**Exercise objective**: Give every line below again, exactly.

-*-

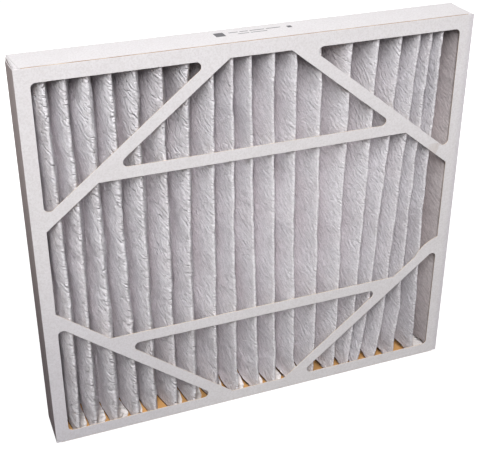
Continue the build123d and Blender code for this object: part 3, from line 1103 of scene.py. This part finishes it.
def reliefHeight(tree, v, leftward, dusty, fibres, look):
    # bump = (fibres relief(leftward) + creases share(leftward)) floor(v) calm(dusty)
    nearFloor = ramp(tree, v, *look["floorHeights"])
    strength = times(
        tree,
        between(tree, nearFloor, *look["floorRelief"]),
        between(tree, dusty, *look["dustyRelief"]),
    )
    total = calc(
        tree, "ADD",
        times(tree, fibres["Height"], between(tree, leftward, *look["relief"])),
        times(tree, fibres["Crease"], between(tree, leftward, *look["creases"])),
    )
    return times(tree, total, strength)


def dressMedia(sheet, look, fibreGroup):
    material, tree, shader = newMaterial("nonWoven")
    uv = tree.nodes.new("ShaderNodeUVMap")
    uv.uv_map = "sheet"
    flat = uv.outputs["UV"]
    u, v, _ = axes(tree, flat)
    depth = attribute(tree, "depth")
    dusty = attribute(tree, "dusty")
    fibres = useGroup(tree, fibreGroup, Flat=flat)
    leftward = ramp(tree, u, *look["leftEnd"])
    colour = fibreColour(tree, flat, depth, fibres, look)
    colour = tinted(tree, colour, soiledShare(tree, u, v, look), look["soiled"])
    colour = tinted(tree, colour, ramp(tree, depth, *look["deepDepths"], False), look["deep"])
    colour = mixColour(tree, fleckShare(tree, flat, depth, leftward, look), colour, look["fleck"])
    dust = between(tree, leftward, *look["inFoldShares"])
    inFold = times(tree, ramp(tree, depth, *look["inFoldDepths"]), dust)
    colour = tinted(tree, colour, inFold, look["inFold"])
    colour = tinted(tree, colour, dusty, look["dusty"])
    onFlap = times(tree, ramp(tree, attribute(tree, "flap"), *look["flapRange"]), look["flapShare"])
    colour = mixColour(tree, onFlap, colour, look["flap"])
    onHem = times(
        tree,
        ramp(tree, attribute(tree, "cutEdge"), *look["hemHeights"]),
        ramp(tree, depth, *look["hemDepths"]),
    )
    colour = mixColour(tree, onHem, colour, look["hem"])
    tree.links.new(colour, shader.inputs["Base Color"])
    shader.inputs["Roughness"].default_value = look["roughness"]
    shader.inputs["Specular IOR Level"].default_value = look["specular"]
    addBump(tree, shader, reliefHeight(tree, v, leftward, dusty, fibres, look), *look["bump"])
    sheet.data.materials.append(material)


sheet, sheetLength, sheetHeight = makeMedia(media, feet)
dressMedia(sheet, mediaLook, makeFibreGroup(fibreLook))
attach(sheet, body)
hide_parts("pleated_media")
print("media made:", round(sheetLength, 3), "m of sheet,", len(sheet.data.polygons), "faces")


# The two boxes, for comparing sizes
print("sizes written")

-*-

**Response to the exercise**:
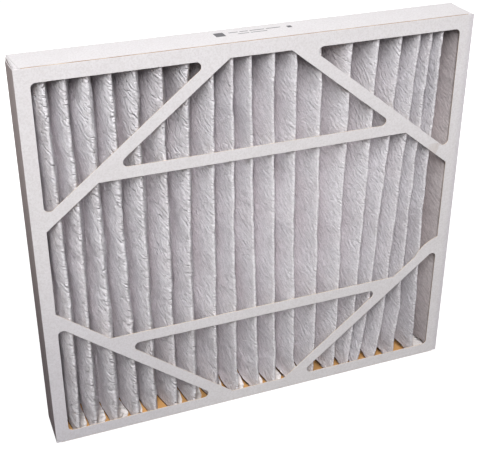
Continue the build123d and Blender code for this object: part 3, from line 1103 of scene.py. This part finishes it.
def reliefHeight(tree, v, leftward, dusty, fibres, look):
    # bump = (fibres relief(leftward) + creases share(leftward)) floor(v) calm(dusty)
    nearFloor = ramp(tree, v, *look["floorHeights"])
    strength = times(
        tree,
        between(tree, nearFloor, *look["floorRelief"]),
        between(tree, dusty, *look["dustyRelief"]),
    )
    total = calc(
        tree, "ADD",
        times(tree, fibres["Height"], between(tree, leftward, *look["relief"])),
        times(tree, fibres["Crease"], between(tree, leftward, *look["creases"])),
    )
    return times(tree, total, strength)


def dressMedia(sheet, look, fibreGroup):
    material, tree, shader = newMaterial("nonWoven")
    uv = tree.nodes.new("ShaderNodeUVMap")
    uv.uv_map = "sheet"
    flat = uv.outputs["UV"]
    u, v, _ = axes(tree, flat)
    depth = attribute(tree, "depth")
    dusty = attribute(tree, "dusty")
    fibres = useGroup(tree, fibreGroup, Flat=flat)
    leftward = ramp(tree, u, *look["leftEnd"])
    colour = fibreColour(tree, flat, depth, fibres, look)
    colour = tinted(tree, colour, soiledShare(tree, u, v, look), look["soiled"])
    colour = tinted(tree, colour, ramp(tree, depth, *look["deepDepths"], False), look["deep"])
    colour = mixColour(tree, fleckShare(tree, flat, depth, leftward, look), colour, look["fleck"])
    dust = between(tree, leftward, *look["inFoldShares"])
    inFold = times(tree, ramp(tree, depth, *look["inFoldDepths"]), dust)
    colour = tinted(tree, colour, inFold, look["inFold"])
    colour = tinted(tree, colour, dusty, look["dusty"])
    onFlap = times(tree, ramp(tree, attribute(tree, "flap"), *look["flapRange"]), look["flapShare"])
    colour = mixColour(tree, onFlap, colour, look["flap"])
    onHem = times(
        tree,
        ramp(tree, attribute(tree, "cutEdge"), *look["hemHeights"]),
        ramp(tree, depth, *look["hemDepths"]),
    )
    colour = mixColour(tree, onHem, colour, look["hem"])
    tree.links.new(colour, shader.inputs["Base Color"])
    shader.inputs["Roughness"].default_value = look["roughness"]
    shader.inputs["Specular IOR Level"].default_value = look["specular"]
    addBump(tree, shader, reliefHeight(tree, v, leftward, dusty, fibres, look), *look["bump"])
    sheet.data.materials.append(material)


sheet, sheetLength, sheetHeight = makeMedia(media, feet)
dressMedia(sheet, mediaLook, makeFibreGroup(fibreLook))
attach(sheet, body)
hide_parts("pleated_media")
print("media made:", round(sheetLength, 3), "m of sheet,", len(sheet.data.polygons), "faces")


# The two boxes, for comparing sizes
print("sizes written")